WHAT IS REQUIRED =
Quote exactly, and only, the lines from the one with "outline, 0.0085, place)" down to the one with "before = set(bpy.data.objects)", both included.
***
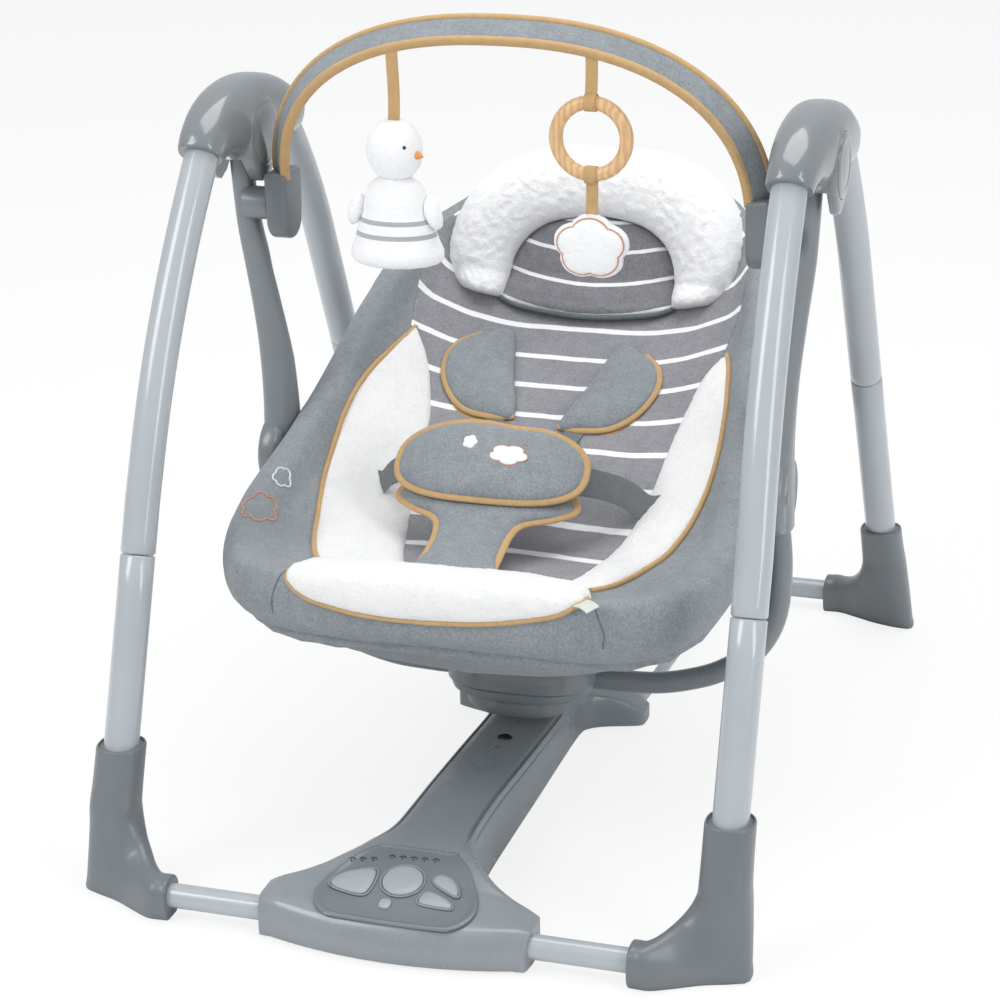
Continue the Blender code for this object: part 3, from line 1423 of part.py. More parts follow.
def make_pads(height):
    waist = cushion("waist", super_outline(0.0850, 0.0400, 0.0, 2.5, 20), 0.0095,
                    pad_place(WAIST_CENTRE, WAIST_PITCH), 0.4)
    finish(waist, "waist_pad", CLOTH, "swing", 60.0)

    crotch_edge = list(CROTCH_HALF) + [(-x, y) for x, y in reversed(CROTCH_HALF)]
    crotch = cushion("crotch", smooth_outline(crotch_edge, 2), 0.0060, crotch_place, 0.3)
    finish(crotch, "crotch_pad", CLOTH, "swing", 60.0)

    for side, tag, spot in ((1, "right", SHOULDER_RIGHT), (-1, "left", SHOULDER_LEFT)):
        edge = [(side * u, v) for u, v in SHOULDER_EDGE]
        shoulder = cushion("shoulder", smooth_outline(edge, 2), SHOULDER_THICK,
                           draped_place(spot, LINING_PITCH, side * SHOULDER_TURN, height, SHOULDER_LIFT), 0.1)
        finish(shoulder, "shoulder_pad_" + tag, CLOTH, "backrest", 60.0)


def bow_point(t):
    """The toy bar's middle line: t from 0 at the right foot to 1 at the left."""
    a = math.pi * t
    c = math.cos(a)
    s = math.sin(a)
    x = BOW_HALF * math.copysign(abs(c) ** (2 / BOW_POWER), c)
    rise = BOW_RISE * max(0.0, s) ** (2 / BOW_POWER)
    return Vector((x, SOCKET_Y - BOW_LEAN * rise / BOW_RISE, BOW_FOOT_Z + rise))


def make_toy_bar():
    steps = 24
    raw = [bow_point(i / 240) for i in range(241)]
    points = spline_points(raw[::6], steps)
    points[0] = Vector((BOW_HALF, SOCKET_Y, BOW_FOOT_Z))
    points[-1] = Vector((-BOW_HALF, SOCKET_Y, BOW_FOOT_Z))
    frames = []
    tilt = math.radians(BAND_TILT)
    for i in range(len(points)):
        before = points[max(0, i - 1)]
        after = points[min(len(points) - 1, i + 1)]
        along = (after - before).normalized()
        back = Vector((0, 1, 0))
        back = (back - along * back.dot(along)).normalized()
        radial = back.cross(along)
        if radial.z < 0 and abs(along.x) > 0.3:
            radial = -radial
        if abs(along.x) <= 0.3 and radial.x * points[i].x < 0:
            radial = -radial
        wide = radial * math.cos(tilt) + back * math.sin(tilt)
        thick = along.cross(wide).normalized()
        frames.append((wide, thick))
    half_w = BAND_W / 2
    half_t = BAND_T / 2
    profile = [(half_w, 0.0), (half_w * 0.88, half_t), (-half_w * 0.88, half_t),
               (-half_w, 0.0), (-half_w * 0.88, -half_t), (half_w * 0.88, -half_t)]
    band = sweep("band", points, frames, profile)
    top = 0.0300
    for side in (1, -1):
        x_low = SOCKET_IN if side > 0 else -SOCKET_OUT
        x_high = SOCKET_OUT if side > 0 else -SOCKET_IN
        cut(band, block("cutter", (x_low - 0.03, SOCKET_Y - 0.06, SOCKET_Z - 0.09),
                        (x_high + 0.03, SOCKET_Y + 0.07, SOCKET_Z + top + GAP), CUTTERS))
    finish(band, "toy_bar", CLOTH, "toy_bar")

    outline = [(SOCKET_Y - 0.0200, SOCKET_Z + top), (SOCKET_Y - 0.0190, SOCKET_Z - 0.004)]
    outline += arc((SOCKET_Y, SOCKET_Z - 0.0110), 0.0180, 190, 350, 10)
    outline += [(SOCKET_Y + 0.0190, SOCKET_Z - 0.004), (SOCKET_Y + 0.0200, SOCKET_Z + top)]
    socket = yz_plate("socket", outline, SOCKET_IN, SOCKET_OUT)
    bevel(socket, 0.0035, 1, 40.0)
    cut(socket, cutter_rod((SOCKET_IN + 0.005, SOCKET_Y, SOCKET_Z), (SOCKET_OUT + 0.01, SOCKET_Y, SOCKET_Z),
                           SOCKET_PIN_R + GAP))
    finish_pair(socket, "toy_bar_end", MATTE, "toy_bar")
    return band


def bow_height(x):
    """Height of the toy bar's middle line over a spot."""
    share = (1.0 - abs(x / BOW_HALF) ** BOW_POWER) ** (1.0 / BOW_POWER)
    return BOW_FOOT_Z + BOW_RISE * share


def strap(name, x, low, high, carrier, band=None):
    """A flat strap; one that hangs from the toy bar ends against the band's underside."""
    obj = block(name, (x - STRAP_W / 2, TOY_Y - STRAP_T / 2, low),
                (x + STRAP_W / 2, TOY_Y + STRAP_T / 2, high))
    if band:
        cut(obj, grown(band, STRAP_GAP))
    finish(obj, name, WEBBING, carrier)


def turned_plush(name, profile, centre, deep, sides=14):
    """A stuffed form: a turned profile, pressed flatter front to back."""
    data = bpy.data.meshes.new(name)
    bm = bmesh.new()
    verts = [bm.verts.new((r, 0, z)) for r, z in profile]
    for a, b in zip(verts, verts[1:]):
        bm.edges.new((a, b))
    bm.to_mesh(data)
    bm.free()
    obj = bpy.data.objects.new(name, data)
    PARTS.objects.link(obj)
    turn = obj.modifiers.new("turn", "SCREW")
    turn.steps = sides
    turn.render_steps = sides
    turn.use_merge_vertices = True
    turn.merge_threshold = 0.00005
    bake(obj)
    obj.data.transform(Matrix.Translation(centre) @ Matrix.Diagonal((1, deep, 1, 1)))
    return weld(obj, 0.00005)


def make_toys(band):
    head_top = 0.5790
    neck = 0.5300
    strap("bird_strap", BIRD_X, head_top + GAP, bow_height(BIRD_X) - STRAP_INSET, "bird", band)
    body_profile = [(0.0, 0.5340), (0.0150, 0.5320), (0.0225, 0.5260), (0.0265, 0.5160), (0.0290, 0.5030),
                    (0.0320, 0.4980), (0.0330, 0.4900), (0.0360, 0.4800), (0.0395, 0.4720),
                    (0.0380, 0.4650), (0.0300, 0.4615), (0.0, 0.4605)]
    plump = turned_plush("plump", body_profile, (BIRD_X, TOY_Y, 0.0), 0.72)
    wing = ball("wing", (BIRD_X - 0.0310, TOY_Y, 0.5080), (0.0120, 0.0090, 0.0110), 6, 10)
    join(plump, wing)
    head = ball("head", (BIRD_X, TOY_Y, (head_top + neck) / 2 + 0.001), (0.0235, 0.0190, 0.0255), 8, 14)
    beak = rod("beak", (BIRD_X + 0.0190, TOY_Y, 0.5530), (BIRD_X + 0.0310, TOY_Y, 0.5515), 0.0050, 10, 0.0006)
    join(head, beak)
    room = [(r * 1.01 + (0.0004 if r else 0.0), z + 0.0004) for r, z in body_profile]
    larger = turned_plush("larger", room, (BIRD_X, TOY_Y, 0.0), 0.74)
    cut(head, larger)
    trim = block("cutter", (BIRD_X - 0.03, TOY_Y - 0.03, head_top),
                 (BIRD_X + 0.03, TOY_Y + 0.03, head_top + 0.021), CUTTERS)
    cut(head, trim)
    finish(plump, "bird_body", FLEECE, "bird", 60.0)
    finish(head, "bird_head", FLEECE, "bird", 60.0)

    top = RING_Z + RING_R + RING_ROD + GAP
    strap("ring_strap", RING_X, top, bow_height(RING_X) - STRAP_INSET, "ring", band)
    bm = bmesh.new()
    rings = []
    for i in range(RING_STEPS):
        a = 2 * math.pi * i / RING_STEPS
        row = []
        for k in range(RING_SIDES):
            b = 2 * math.pi * k / RING_SIDES
            r = RING_R + RING_ROD * math.cos(b)
            spot = (RING_X + r * math.cos(a), TOY_Y + RING_ROD * math.sin(b), RING_Z + r * math.sin(a))
            row.append(bm.verts.new(spot))
        rings.append(row)
    for i in range(RING_STEPS):
        row = rings[i]
        after = rings[(i + 1) % RING_STEPS]
        for k in range(RING_SIDES):
            side = (k + 1) % RING_SIDES
            bm.faces.new((row[k], after[k], after[side], row[side]))
    finish(add_mesh("hoop", bm), "wooden_ring", TIMBER, "ring")

    low = RING_Z - RING_R - RING_ROD - GAP
    strap("puff_strap", RING_X, PUFF_Z + PUFF_R * 1.02 + GAP, low, "puff")
    outline = []
    for i in range(25):
        a = 2 * math.pi * i / 25 + math.pi / 2
        r = PUFF_R * (1.02 + 0.12 * (abs(math.cos(2.5 * (a - math.pi / 2))) - 0.6) / 0.4 * 0.5)
        outline.append((1.14 * r * math.cos(a), 0.98 * r * math.sin(a)))

    def place(u, v, w):
        return (RING_X + u, TOY_Y - w, PUFF_Z + v)

    puff = cushion("puff", outline, 0.0085, place)
    high = PUFF_Z + PUFF_R * 1.02
    cut(puff, block("cutter", (RING_X - 0.04, TOY_Y - 0.03, high),
                    (RING_X + 0.04, TOY_Y + 0.03, high + 0.02), CUTTERS))
    finish(puff, "cloud_puff", FLEECE, "puff", 60.0)


def make_bodies():
    body("rear_frame", (0, PIVOT_Y, PIVOT_Z))
    body("fold_button_right", (HUB_OUT, HUB_Y, HUB_Z))
    body("fold_button_left", (-HUB_OUT, HUB_Y, HUB_Z))
    body("swing", (0, HUB_Y, HUB_Z))
    body("backrest", (0, JOINT_Y, JOINT_Z))
    body("toy_bar", (0, SOCKET_Y, SOCKET_Z))
    body("bird", (BIRD_X, TOY_Y, bow_height(BIRD_X) - STRAP_HANG))
    body("ring", (RING_X, TOY_Y, bow_height(RING_X) - STRAP_HANG))
    body("puff", (RING_X, TOY_Y, RING_Z - RING_R))
    for name, (spot, outline) in BUTTONS.items():
        body(name, (spot[0], spot[1], base_top(0.0, spot[1])))


make_bodies()
make_front_legs()
make_rear_legs()
make_feet()
make_bars()
make_hubs()
make_arms()
make_lower_tube()
make_drive_unit()
make_base()
make_braces()
LINING = make_seat()
make_frames()
make_pads(LINING)
BAND = make_toy_bar()
make_toys(BAND)
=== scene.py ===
"""Looks of the portable baby swing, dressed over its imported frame. Metres, +Z up, front at -Y."""
import math

import bmesh
import bpy
from mathutils import Matrix, Vector, noise
from mathutils.bvhtree import BVHTree
from mathutils.kdtree import KDTree


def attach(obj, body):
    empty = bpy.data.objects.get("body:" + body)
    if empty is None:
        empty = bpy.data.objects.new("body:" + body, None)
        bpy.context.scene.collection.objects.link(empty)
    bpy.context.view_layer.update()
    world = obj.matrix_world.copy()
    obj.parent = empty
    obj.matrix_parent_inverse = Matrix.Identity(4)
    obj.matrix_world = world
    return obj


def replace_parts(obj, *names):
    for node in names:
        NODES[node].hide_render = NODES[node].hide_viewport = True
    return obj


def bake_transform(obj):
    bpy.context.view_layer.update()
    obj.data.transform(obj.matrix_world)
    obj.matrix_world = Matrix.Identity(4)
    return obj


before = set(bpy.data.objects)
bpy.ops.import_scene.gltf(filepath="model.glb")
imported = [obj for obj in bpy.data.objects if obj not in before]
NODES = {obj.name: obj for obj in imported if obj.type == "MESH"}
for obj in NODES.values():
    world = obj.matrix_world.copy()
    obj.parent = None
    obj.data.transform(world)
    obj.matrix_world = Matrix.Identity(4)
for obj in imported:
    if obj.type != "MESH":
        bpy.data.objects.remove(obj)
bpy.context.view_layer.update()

# Sizes that several pieces share
LEG_R = 0.0142
BAR_R = 0.0098
ROD_R = 0.0055
FRONT_BAR = (-0.3672, 0.0182)
REAR_BAR = (0.381, 0.0189)
HUB_X, HUB_Y, HUB_Z = 0.2447, -0.018, 0.5505
BUTTON_X = 0.2697
PIVOT_Z = 0.553
JOINT_Y, JOINT_Z = -0.0125, 0.267
BOW_Y, BOW_Z = -0.022, 0.492
TOY_Y = -0.068
BIRD_X, RING_X = -0.088, 0.077
RING_Z, RING_R, RING_WIRE = 0.573, 0.029, 0.0056
PUFF_Z, PUFF_R = 0.485, 0.0265
STRAP_W = 0.0098
SIDES = ((1, "right"), (-1, "left"))


# Materials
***
WRITTEN REPLY =
    puff = cushion("puff", outline, 0.0085, place)
    high = PUFF_Z + PUFF_R * 1.02
    cut(puff, block("cutter", (RING_X - 0.04, TOY_Y - 0.03, high),
                    (RING_X + 0.04, TOY_Y + 0.03, high + 0.02), CUTTERS))
    finish(puff, "cloud_puff", FLEECE, "puff", 60.0)


def make_bodies():
    body("rear_frame", (0, PIVOT_Y, PIVOT_Z))
    body("fold_button_right", (HUB_OUT, HUB_Y, HUB_Z))
    body("fold_button_left", (-HUB_OUT, HUB_Y, HUB_Z))
    body("swing", (0, HUB_Y, HUB_Z))
    body("backrest", (0, JOINT_Y, JOINT_Z))
    body("toy_bar", (0, SOCKET_Y, SOCKET_Z))
    body("bird", (BIRD_X, TOY_Y, bow_height(BIRD_X) - STRAP_HANG))
    body("ring", (RING_X, TOY_Y, bow_height(RING_X) - STRAP_HANG))
    body("puff", (RING_X, TOY_Y, RING_Z - RING_R))
    for name, (spot, outline) in BUTTONS.items():
        body(name, (spot[0], spot[1], base_top(0.0, spot[1])))


make_bodies()
make_front_legs()
make_rear_legs()
make_feet()
make_bars()
make_hubs()
make_arms()
make_lower_tube()
make_drive_unit()
make_base()
make_braces()
LINING = make_seat()
make_frames()
make_pads(LINING)
BAND = make_toy_bar()
make_toys(BAND)
=== scene.py ===
"""Looks of the portable baby swing, dressed over its imported frame. Metres, +Z up, front at -Y."""
import math

import bmesh
import bpy
from mathutils import Matrix, Vector, noise
from mathutils.bvhtree import BVHTree
from mathutils.kdtree import KDTree


def attach(obj, body):
    empty = bpy.data.objects.get("body:" + body)
    if empty is None:
        empty = bpy.data.objects.new("body:" + body, None)
        bpy.context.scene.collection.objects.link(empty)
    bpy.context.view_layer.update()
    world = obj.matrix_world.copy()
    obj.parent = empty
    obj.matrix_parent_inverse = Matrix.Identity(4)
    obj.matrix_world = world
    return obj


def replace_parts(obj, *names):
    for node in names:
        NODES[node].hide_render = NODES[node].hide_viewport = True
    return obj


def bake_transform(obj):
    bpy.context.view_layer.update()
    obj.data.transform(obj.matrix_world)
    obj.matrix_world = Matrix.Identity(4)
    return obj


before = set(bpy.data.objects)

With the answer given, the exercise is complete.